An Invoice Coding Assistant
A finance team used a no-code builder to suggest accounting codes for incoming invoices.
What It Did
Each invoice arrived, and the workflow proposed a general-ledger code based on the vendor, the line items, and the team's historical coding patterns. A bookkeeper confirmed or corrected the suggestion before it posted.
What Made It Work
Grounding the suggestion in the team's own history rather than asking the model to reason from accounting principles. The first version reasoned in the abstract and produced plausible-but-wrong codes that did not match how this particular company categorized its spending. Feeding in examples of how similar invoices had been coded before turned a generic guesser into something that learned the house style. Context from the team's actual decisions beat the model's general knowledge.
Where It Strained
New vendors with no history produced low-confidence suggestions, which was correct behavior but initially looked like a failure. Adding an explicit "no confident match, needs manual coding" path turned that gap into a clean handoff rather than a bad guess, the same confidence-signal pattern that recurs across these builds.
What the Examples Have in Common
Read together, these builds share a small set of moves that separated the working versions from the broken ones.
Narrow the Job
Every success came from giving the model a bounded task it could do reliably, classify, extract, summarize, suggest, rather than an open-ended one. The builds that strained were the ones that asked for too much in a single step.
Make Uncertainty Visible
The triage tool, the lead scorer, and the invoice assistant all improved the moment the model could say "I am not sure" instead of guessing. A visible confidence signal is the single most repeated fix in this set, and the discipline behind it runs through Hard-Won Practices That Keep No-Code AI Builds Honest.

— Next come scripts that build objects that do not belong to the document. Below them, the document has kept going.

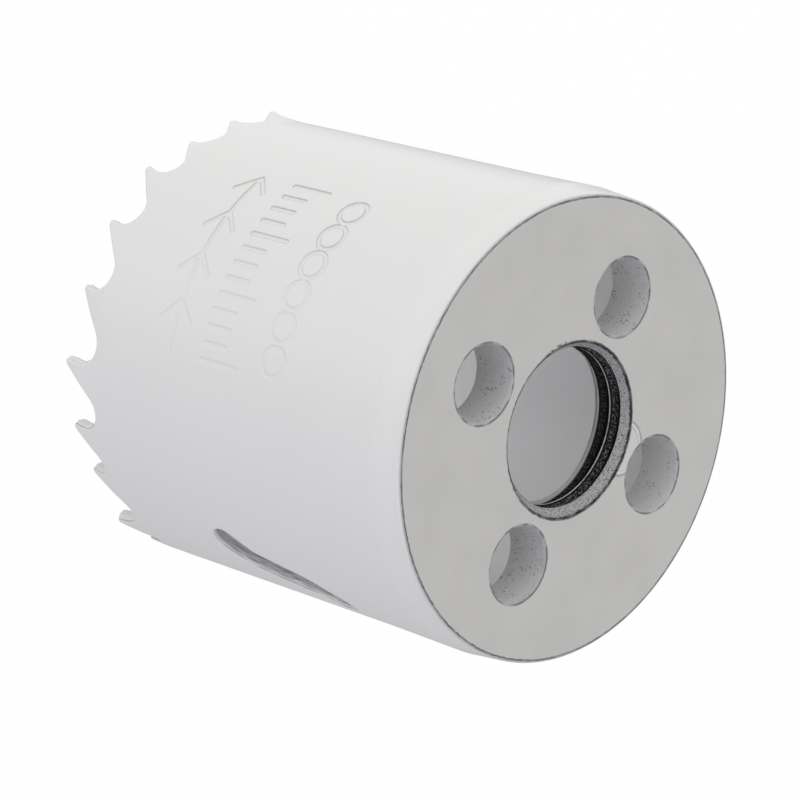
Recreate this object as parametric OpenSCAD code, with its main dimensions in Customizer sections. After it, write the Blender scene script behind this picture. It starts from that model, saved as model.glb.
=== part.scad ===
// Hole saw: a welded steel cup with a set toothed rim and a threaded end plate.
// It stands on its tooth tips, end plate up, with the axis of rotation on Z.

/* [Saw] */
// Height from the tooth tips to the outer face of the end plate
saw_h = 44; // [36:0.5:60]
// Outer diameter of the tube behind the teeth
body_d = 43.2; // [40:0.1:60]
// Thickness of the rolled strip that the tube is made of
wall_t = 1.3; // [0.9:0.05:1.6]
// How far the tube stands proud of its own diameter at the weld
weld_swell = 0.1; // [0:0.02:0.3]
// Length over which that swelling dies away
weld_swell_h = 8; // [3:0.5:14]

/* [Teeth] */
// Number of teeth, in whole groups of straight, inward and outward
tooth_count = 24; // [15:3:24]
// Angle at which the first tooth tip stands
first_tooth_a = 211.8; // [0:0.1:360]
// Width of the flat at a tooth tip
land_w = 0.45; // [0.3:0.05:0.8]
// Hook angle of the cutting face, from the saw's axis
hook_a = 14; // [8:1:20]
// Angle of the tooth's back, from the saw's axis
back_a = 48; // [42:1:52]
// Radius at the root of the gullet of a tooth of average pitch
gullet_r = 1.6; // [1.4:0.05:1.75]
// Distance that an outward tooth leans out at its tip
set_out = 0.6; // [0.2:0.05:0.8]
// Distance that an inward tooth leans in at its tip
set_in = 0.4; // [0.2:0.05:0.9]
// Height over which a tooth is bent
set_h = 2.3; // [1.6:0.1:2.4]

/* [Ejector slots] */
// Number of slots through which a cored plug is levered out
slot_count = 2; // [1:1:3]
// Width of a slot
slot_w = 3.5; // [2:0.1:5]
// Height of the middle of a slot above the tooth tips
slot_z = 22.9; // [18:0.1:25]
// Angle at which the middle of the first slot stands
slot_a = 344.7; // [0:0.1:360]
// Length of the slot's middle run, between the corners of its bends
slot_mid_l = 6.4; // [4:0.1:9]
// Length of each end run, from the bend's corner to the centre of the round end
slot_end_l = 3; // [1:0.1:5]
// Radius of a bend, at the middle of the slot's width
slot_bend_r = 4; // [3:0.5:6]
// Lean of the middle run, from the saw's axis
slot_mid_a = 15.3; // [0:0.1:30]
// Lean of the end runs, from the saw's axis
slot_end_a = 40.5; // [10:0.5:60]

/* [End plate] */
// Thickness of the end plate over its holes
plate_t = 4.5; // [4.2:0.1:7]
// Thickness of the plate's rim, which the tube is welded to
flange_t = 3.7; // [2.5:0.1:4]
// How much smaller the plate's rim is at its outer edge
rim_taper = 0.3; // [0:0.05:0.6]
// Radius of the rim's outer corner
rim_round = 0.35; // [0.1:0.05:0.8]
// Gap between the tube's inside and the plate's locating step
step_clearance = 0.05; // [0.02:0.01:0.2]

/* [Arbor holes] */
// Inner diameter of the arbor thread, at its crests
thread_d = 14.6; // [13.6:0.1:16]
// Diameter of the thread's countersinks
countersink_d = 16.2; // [16.2:0.1:17]
// Number of drive pin holes
pin_count = 4; // [2:1:4]
// Diameter of a drive pin hole
pin_d = 7.1; // [5:0.1:7.5]
// Diameter of the circle on which the pin holes lie
pin_circle_d = 25.7; // [25:0.1:30]

/* [Hidden] */

// Fineness of the round shapes
$fn = 120;
// Largest angle of one chord of a cut's arc
arc_step = 15;
// Angle left open on each side of a gullet's deepest point, between two tooth sectors
root_gap_a = 1;
// Overrun of a cut past the face that it leaves
cut_over = 1;

body_r = body_d / 2;
inner_r = body_r - wall_t;
rim_r = body_r + weld_swell;
// The tube butts on the plate's rim here
weld_z = saw_h - flange_t;

// Pitches of the teeth in turn, as shares of their sum: an uneven pitch cuts quietly
PITCH_PATTERN = [14.6, 15.3, 16.5, 17.7, 18.6, 17.5, 14.2, 16.6, 13.2, 12.4, 13.6, 14.9,
    16.2, 17.3, 16.1, 14.2, 12.8, 13.5, 14.8, 15.9, 14.9, 13.4, 12.8, 13];
// Set of three teeth in turn: straight, inward, outward
SET_PATTERN = [0, -set_in, set_out];

function tooth_set(i) = SET_PATTERN[i % len(SET_PATTERN)];
bent_teeth = [for (i = [0 : tooth_count - 1]) if (tooth_set(i) != 0) i];

// Sum of the first n pitches, as shares
function pitches_to(n) =
    n <= 0 ? 0 : PITCH_PATTERN[(n - 1) % len(PITCH_PATTERN)] + pitches_to(n - 1);

// Angle of the tip of tooth i, any whole number
function tip_a(i) =
    let (turns = floor(i / tooth_count))
    first_tooth_a + 360 * (turns + pitches_to(i - turns * tooth_count) / pitches_to(tooth_count));
// Distance round the tube from the end of one tooth's flat to the next tip
function gap_w(i) = (tip_a(i + 1) - tip_a(i)) * PI / 180 * body_r - land_w;
average_gap_w = 2 * PI * body_r / tooth_count - land_w;
function root_r(i) = gullet_r * gap_w(i) / average_gap_w;
// Centre of the root's circle: height over the tips, and distance past the tooth's flat.
// The circle touches the back of one tooth and the cutting face of the next.
function root_y(i) =
    (gap_w(i) * cos(hook_a) - root_r(i) * (1 + cos(hook_a) / cos(back_a)))
    / (tan(back_a) * cos(hook_a) - sin(hook_a));
function root_x(i) = (root_r(i) + root_y(i) * sin(back_a)) / cos(back_a);
// Angle of the deepest point of the gullet that follows tooth i
function root_a(i) = tip_a(i) + (land_w + root_x(i)) / body_r * 180 / PI;

// Radius of a bent face at height z, where the straight face has radius r
function leaned_r(r, set_x, z) = r + set_x * (1 - z / set_h);

// Revolves a section round one tooth, from the gullet before it to the one after
module tooth_sector(i) {
    rotate([0, 0, root_a(i - 1) + root_gap_a])
        rotate_extrude(angle = root_a(i) - root_a(i - 1) - 2 * root_gap_a)
            children();
}

// Metal between the middle of the wall and the face that a bent tooth pushes out
module lean_in_metal(set_x) {
    r = set_x > 0 ? body_r : inner_r;
    middle_r = (body_r + inner_r) / 2;
    polygon([
        [middle_r, 0],
        [leaned_r(r, set_x, 0), 0],
        [leaned_r(r, set_x, set_h + cut_over), set_h + cut_over],
        [middle_r, set_h + cut_over]
    ]);
}

// Space behind the face that a bent tooth draws away from
module lean_in_space(set_x) {
    r = set_x > 0 ? inner_r : body_r;
    far_r = set_x > 0 ? inner_r - cut_over : body_r + cut_over;
    polygon([
        [far_r, -cut_over],
        [leaned_r(r, set_x, -cut_over), -cut_over],
        [leaned_r(r, set_x, set_h + cut_over), set_h + cut_over],
        [far_r, set_h + cut_over]
    ]);
}

// Tube with its swelling at the weld, down to the tooth tips
module tube() {
    rotate_extrude()
        polygon([
            [inner_r, 0],
            [body_r, 0],
            [body_r, weld_z - weld_swell_h],
            [rim_r, weld_z],
            [inner_r, weld_z]
        ]);
}

// Cuts an outline through the wall at angle a. Its sides run towards the axis,
// because teeth and slots are cut in flat strip before the strip is rolled up.
module wall_cut(a, outline) {
    count = len(outline);
    depths = [inner_r - set_in - cut_over, body_r + set_out + cut_over];
    rotate([0, 0, a])
        polyhedron(
            points = [for (r = depths) for (p = outline) [r, p[0] * r / body_r, p[1]]],
            faces = concat(
                [[for (i = [0 : count - 1]) i]],
                [[for (i = [count - 1 : -1 : 0]) count + i]],
                [for (i = [0 : count - 1]) [i, count + i, (i + 1) % count]],
                [for (i = [0 : count - 1]) [(i + 1) % count, count + i, count + (i + 1) % count]]
            )
        );
}

// Points of an arc, as chords of about arc_step
function arc(centre, r, from_a, to_a) =
    let (steps = max(2, ceil(abs(to_a - from_a) / arc_step)))
    [for (i = [0 : steps]) let (a = from_a + (to_a - from_a) * i / steps) centre + r * [cos(a), sin(a)]];

// Outline of the gullet that follows tooth i, with x from the middle of the gap
function gullet_outline(i) =
    let (gap = gap_w(i))
    let (points = concat(
        [[gap, -cut_over], [gap, 0]],
        arc([root_x(i), root_y(i)], root_r(i), -hook_a, 180 - back_a),
        [[0, 0], [0, -cut_over]]
    ))
    [for (p = points) p - [gap / 2, 0]];

module gullets() {
    for (i = [0 : tooth_count - 1])
        wall_cut(tip_a(i) + (land_w + gap_w(i) / 2) / body_r * 180 / PI, gullet_outline(i));
}

// Outline of one half of a slot: inside of the bend, round end, outside of the bend.
// The other half is the same, turned half round.
function slot_half() =
    let (corner = slot_mid_l / 2 * [sin(slot_mid_a), cos(slot_mid_a)])
    let (tip = corner + slot_end_l * [sin(slot_end_a), cos(slot_end_a)])
    let (half_w = slot_w / 2)
    let (half_turn = (slot_end_a - slot_mid_a) / 2)
    let (across = slot_mid_a + half_turn)
    let (centre = corner + slot_bend_r / cos(half_turn) * [cos(across), -sin(across)])
    concat(
        arc(centre, slot_bend_r - half_w, 180 - slot_mid_a, 180 - slot_end_a),
        arc(tip, half_w, -slot_end_a, 180 - slot_end_a),
        arc(centre, slot_bend_r + half_w, 180 - slot_end_a, 180 - slot_mid_a)
    );

module slots() {
    half = slot_half();
    outline = [for (p = concat(half, -half)) p + [0, slot_z]];
    for (i = [0 : slot_count - 1])
        wall_cut(slot_a + i * 360 / slot_count, outline);
}

module saw_body() {
    color("whitesmoke")
        difference() {
            union() {
                tube();
                for (i = bent_teeth)
                    tooth_sector(i)
                        lean_in_metal(tooth_set(i));
            }
            for (i = bent_teeth)
                tooth_sector(i)
                    lean_in_space(tooth_set(i));
            gullets();
            slots();
        }
}

// Half section of the end plate, with its tapered rim and its locating step
module plate_section() {
    outer_r = rim_r - rim_taper;
    step_r = inner_r - step_clearance;
    translate([outer_r - rim_round, saw_h - rim_round])
        intersection() {
            circle(r = rim_round);
            square(rim_round);
        }
    polygon([
        [0, saw_h - plate_t],
        [step_r, saw_h - plate_t],
        [step_r, weld_z],
        [rim_r, weld_z],
        [outer_r, saw_h - rim_round],
        [outer_r - rim_round, saw_h - rim_round],
        [outer_r - rim_round, saw_h],
        [0, saw_h]
    ]);
}

// Threaded hole at its crest diameter, with a countersink at each face
module arbor_hole() {
    sink_h = (countersink_d - thread_d) / 2;
    translate([0, 0, saw_h - plate_t - cut_over])
        cylinder(h = plate_t + 2 * cut_over, d = thread_d);
    translate([0, 0, saw_h - sink_h])
        cylinder(h = sink_h + cut_over, d1 = thread_d, d2 = countersink_d + 2 * cut_over);
    translate([0, 0, saw_h - plate_t - cut_over])
        cylinder(h = sink_h + cut_over, d1 = countersink_d + 2 * cut_over, d2 = thread_d);
}

module back_plate() {
    color("gainsboro")
        difference() {
            rotate_extrude()
                plate_section();
            arbor_hole();
            for (i = [0 : pin_count - 1])
                rotate([0, 0, i * 360 / pin_count])
                    translate([pin_circle_d / 2, 0, saw_h - plate_t - cut_over])
                        cylinder(h = plate_t + 2 * cut_over, d = pin_d);
        }
}

saw_body();
back_plate();
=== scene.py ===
"""Hole saw in white enamel: a toothed cup and a threaded end plate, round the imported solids."""

from math import ceil, cos, inf, pi, radians, sin, sqrt, tan, tau
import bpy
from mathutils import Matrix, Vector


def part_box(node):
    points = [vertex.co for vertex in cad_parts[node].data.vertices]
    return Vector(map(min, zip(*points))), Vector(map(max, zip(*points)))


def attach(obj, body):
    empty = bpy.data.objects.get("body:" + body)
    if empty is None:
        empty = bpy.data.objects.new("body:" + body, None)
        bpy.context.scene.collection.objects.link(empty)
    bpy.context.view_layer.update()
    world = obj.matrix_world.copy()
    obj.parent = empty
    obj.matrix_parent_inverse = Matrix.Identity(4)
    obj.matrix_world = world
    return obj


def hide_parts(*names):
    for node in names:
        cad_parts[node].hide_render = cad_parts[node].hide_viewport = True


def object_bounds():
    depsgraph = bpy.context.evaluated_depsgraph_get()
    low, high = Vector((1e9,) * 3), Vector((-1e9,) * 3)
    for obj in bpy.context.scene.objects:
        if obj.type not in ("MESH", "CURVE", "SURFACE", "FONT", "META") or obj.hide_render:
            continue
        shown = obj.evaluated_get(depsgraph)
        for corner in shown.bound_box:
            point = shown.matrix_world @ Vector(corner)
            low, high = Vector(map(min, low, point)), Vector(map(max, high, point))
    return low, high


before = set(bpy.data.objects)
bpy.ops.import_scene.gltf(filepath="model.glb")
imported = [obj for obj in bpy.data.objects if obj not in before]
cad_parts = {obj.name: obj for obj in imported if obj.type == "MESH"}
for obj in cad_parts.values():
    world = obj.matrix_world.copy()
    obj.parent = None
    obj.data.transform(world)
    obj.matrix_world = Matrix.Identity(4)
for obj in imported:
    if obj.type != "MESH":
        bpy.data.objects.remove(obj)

from types import SimpleNamespace

import bmesh
import bpy
from bmesh.types import BMEdge, BMFace, BMVert
from bpy.props import FloatProperty, FloatVectorProperty, IntProperty, PointerProperty
from mathutils import Matrix, Vector

bl_info = {
    "name": "Hole saw",
    "version": (1, 0, 0),
    "blender": (4, 5, 0),
    "location": "View3D > Sidebar > Hole saw",
    "description": "Builds an enamelled hole saw round its packed solids",
    "category": "Object",
}

MM = 0.001
ROOT_BODY = "root"
CUP_NODE = "saw_body"
PLATE_NODE = "back_plate"
CAD_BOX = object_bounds()

# Pitches of the teeth in turn, as shares of their sum
PITCH_PATTERN = (14.6, 15.3, 16.5, 17.7, 18.6, 17.5, 14.2, 16.6, 13.2, 12.4, 13.6, 14.9,
                 16.2, 17.3, 16.1, 14.2, 12.8, 13.5, 14.8, 15.9, 14.9, 13.4, 12.8, 13)
# Largest angle of one chord of an outline's arc
ARC_STEP = radians(9)
# Angle from which an edge between faces shows as sharp
SHARP_A = radians(40)
# Tolerances in millimetres: of points to join, edges to drop and points on a cut
JOIN_DIST = 1e-3
DROP_DIST = 1e-4
CUT_DIST = 1e-5
# Decimals by which a point of the flat strip is looked up
PLACE_DIGITS = 5
# What is worked past the strip's end and past the marks
STRIP_SPARE = 2
MARK_SPARE = 1
# Rows of faces over the teeth's bend, at the swelling, and under and over the weld, these in
# half widths of its line, with their share of its depth
BEND_ROWS = 12
SWELL_ROWS = 10
WELD_ROWS = (4, 3, 2.2, 1.6, 1.1, 0.7, 0.3)
DIP_ROWS = ((1.4, 0.1), (0.7, 0.45), (0, 1))
# Rows of the rim's taper, as shares of its height
TAPER_ROWS = (0.7, 0.4, 0.2, 0.1)
RIM_COLUMNS = 360
PIN_COLUMNS = 96
PIN_ROWS = 6
ROUND_STEPS = 4
# Bevel of the plate's inner corner
STEP_BEVEL = 0.2
# Half the flat at a thread's root and the height of a flank, in pitches
ROOT_FLAT = 0.06
FLANK = 0.34
# How often a tick of the scale is long
LONG_TICK = 4
FILM_W = 36
# From the saw's middle to a lamp
LAMP_GAP = 0.6
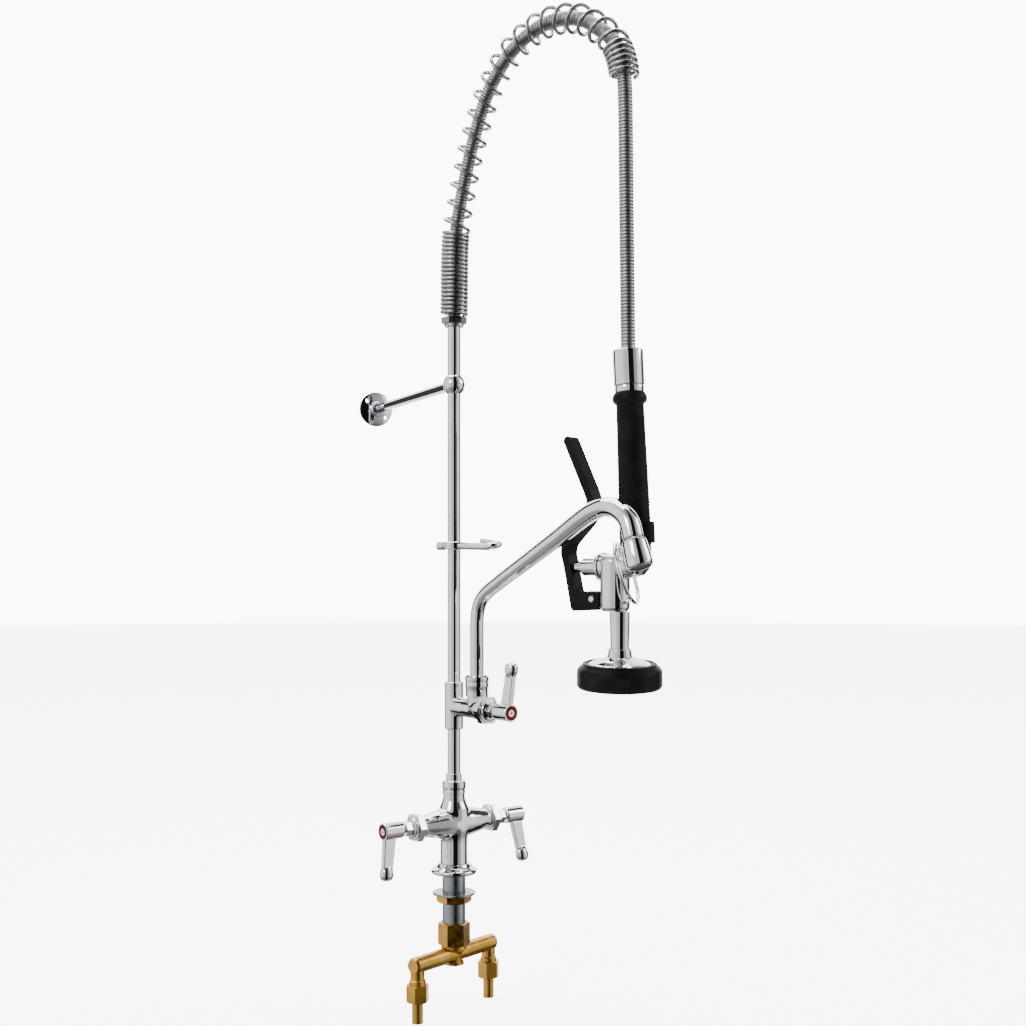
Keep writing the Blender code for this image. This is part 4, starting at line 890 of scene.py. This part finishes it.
def make_spring():
    """The overhead spring: close turns on the riser, open turns over the arch, and close turns at its end."""
    fine = hose_line(1.0)
    tight = TIGHT_TURNS * TIGHT_PITCH
    opened = OPEN_TURNS * OPEN_PITCH
    route = []
    for count, pitch, start in (
        (TIGHT_TURNS, TIGHT_PITCH, SPRING_START),
        (OPEN_TURNS, OPEN_PITCH, SPRING_START + tight),
        (END_TURNS, END_PITCH, SPRING_START + tight + opened),
    ):
        for step in range(count * TURN_POINTS):
            reach = start + pitch * step / TURN_POINTS
            turn = 2 * math.pi * step / TURN_POINTS
            here, ahead = fine[int(reach)], fine[int(reach) + 1]
            way = (ahead - here).normalized()
            centre = here + way * (reach - int(reach))
            outer = ACROSS.cross(way)
            route.append(centre + (ACROSS * math.cos(turn) + outer * math.sin(turn)) * SPRING_COIL_R)
    wire("spring", route, SPRING_WIRE_R, "stainless")


def grip_place():
    """The grip's leaning axis, pointing up, from the ferrule's top."""
    way = (UP * math.cos(GRIP_LEAN) - ARCH * math.sin(GRIP_LEAN)).normalized()
    top = spray_point(GRIP_OFFSET, 0, FERRULE_TOP)
    return place(top, way, ARCH)


def make_grip():
    """The hose's ferrule, the swivel collar, the core tube and the rubber grip on it."""
    here = grip_place()
    ferrule = [(17.2, 0), (17.9, -1), (17.9, -41), (17, -42), (12, -42), (12, -22), (9.9, -21.7), (9.9, 0)]
    turned("hose_ferrule", ferrule, "chrome", here, ring=True)
    bore = CORE_R + FIT
    collar = [(16.8, -42 - GAP), (17, -43), (17, -49), (16.6, -49.7), (bore, -49.7), (bore, -42 - GAP)]
    turned("swivel_collar", collar, "chrome", here, ring=True)
    bottom = GRIP_BOTTOM - FERRULE_TOP
    tube("grip_core", CORE_R, 6, -30, CORE_BOTTOM - FERRULE_TOP, "steel", here)
    grip = [(17.5, -50), (19.6, -53), (20.3, -57), (19.6, -60.5), (16.4, -63), (16, -64), (18.5, bottom + 1)]
    grip += [(17.8, bottom), (bore, bottom), (bore, -50)]
    rubber = turned("grip", grip, "rubber", here, ring=True)
    join(rubber, block("grip_tab", (14, -3.5, bottom + 1), (25.5, 3.5, bottom + 25), here))


def make_spray_body():
    """The spray valve's casting, with a socket for the grip, a cross bore for the plunger and an outlet."""
    stand = place(spray_point(0, 0, 0), UP, ARCH)
    cylinder = [(0, SPRAY_TOP), (11, SPRAY_TOP), (15.2, SPRAY_TOP - 2), (SPRAY_R, SPRAY_TOP - 7)]
    cylinder += [(SPRAY_R, SPRAY_BOTTOM + 4), (SPRAY_R - 2.5, SPRAY_BOTTOM), (0, SPRAY_BOTTOM)]
    body = turned("spray_body", cylinder, "chrome", stand)
    lean = grip_place()
    top = GRIP_BOTTOM - GAP - FERRULE_TOP
    socket = [(0, top + SPARE), (17.9, top + SPARE), (17.9, top - 1), (17.6, top - 18), (14.5, top - 29)]
    join(body, turned("grip_socket", [*socket, (9, top - 35), (0, top - 37)], None, lean))
    level = place(spray_point(0, 0, PLUNGER_HEIGHT), -ARCH, UP)
    join(body, rod("bridge", 13, 2, -30, level))
    join(body, rod("bonnet_boss", 15.5, 15 + SPARE, 0, level))
    join(body, rod("ring_rest", 6.5, 419.7, PLUNGER_HEIGHT, place(spray_point(RING_REST, 0, 0))))
    join(body, block("lever_lug", (-36, -5, 349), (-12, 5, 369), stand))
    flow(body)
    cut(body, rod("face_socket", FACER_R, top + 2 * SPARE, top, lean))
    cut(body, rod("bonnet_seat", SPRAY_R, 24 + SPARE, 15, level))
    cut(body, rod("plunger_bore", 9, 20, -14, level))
    cut(body, rod("bridge_bore", 5, 0, -32, level))
    cut(body, rod("core_socket", CORE_R + FIT, top + 1, CORE_BOTTOM - FERRULE_TOP - GAP, lean))
    cut(body, rod("core_passage", 5, top, PLUNGER_HEIGHT - FERRULE_TOP - 3, lean))
    outlet = place(spray_point(OUTLET_OFFSET, 0, 0))
    cut(body, rod("outlet_bore", 8, PLUNGER_HEIGHT - 4, SPRAY_BOTTOM - 1, outlet))
    cross = place(spray_point(PIVOT_OFFSET, 0, PIVOT_HEIGHT), ACROSS, UP)
    cut(body, rod("pivot_bore", PIVOT_BORE, 8, -8, cross))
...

Frequently Asked Questions
What kinds of applications are no-code AI builders best for?
Bounded, well-defined tasks: classification, extraction, summarization, routing, and enrichment. The examples that succeed narrow the model's job to something it does reliably rather than asking it to do everything.
Why did the support triage build remove auto-reply?
Because automatically sending model-generated replies produced an inappropriate response to a sensitive complaint. Narrowing scope to classification and routing kept the reliable part and removed the risky part.
What made the document Q&A tool trustworthy?
Citations and refusal. The tool cited the source passage for every answer and declined to answer when nothing relevant was retrieved, which stopped it from confidently inventing policy.
How do these builds control cost?
By filtering cheap before calling expensive. The lead enrichment workflow added a spam filter before any model call, and the summarizer chunked long inputs rather than paying for oversized context.
Why split tasks into multiple model calls?
Decomposition improves quality and creates human checkpoints. The content pipeline produced better drafts by generating an outline first, then drafting against the approved outline, rather than asking for a finished article in one shot.
What is the most common fix across these examples?
Replacing vague instructions with concrete specifications, an output schema, a scoring rubric, real voice examples. Specificity is what turns an unreliable demo into a dependable application.
Key Takeaways
- Successful no-code AI builds narrow the model's job to something it does reliably.
- Require citations and allow refusal whenever a model answers from source material.
- Filter cheap inputs before making expensive model calls to control cost.
- Decompose complex tasks into staged calls with human checkpoints between them.
- Demand a fixed output schema so the result integrates without manual cleanup.
- Replace vague instructions with concrete criteria, schemas, and real examples.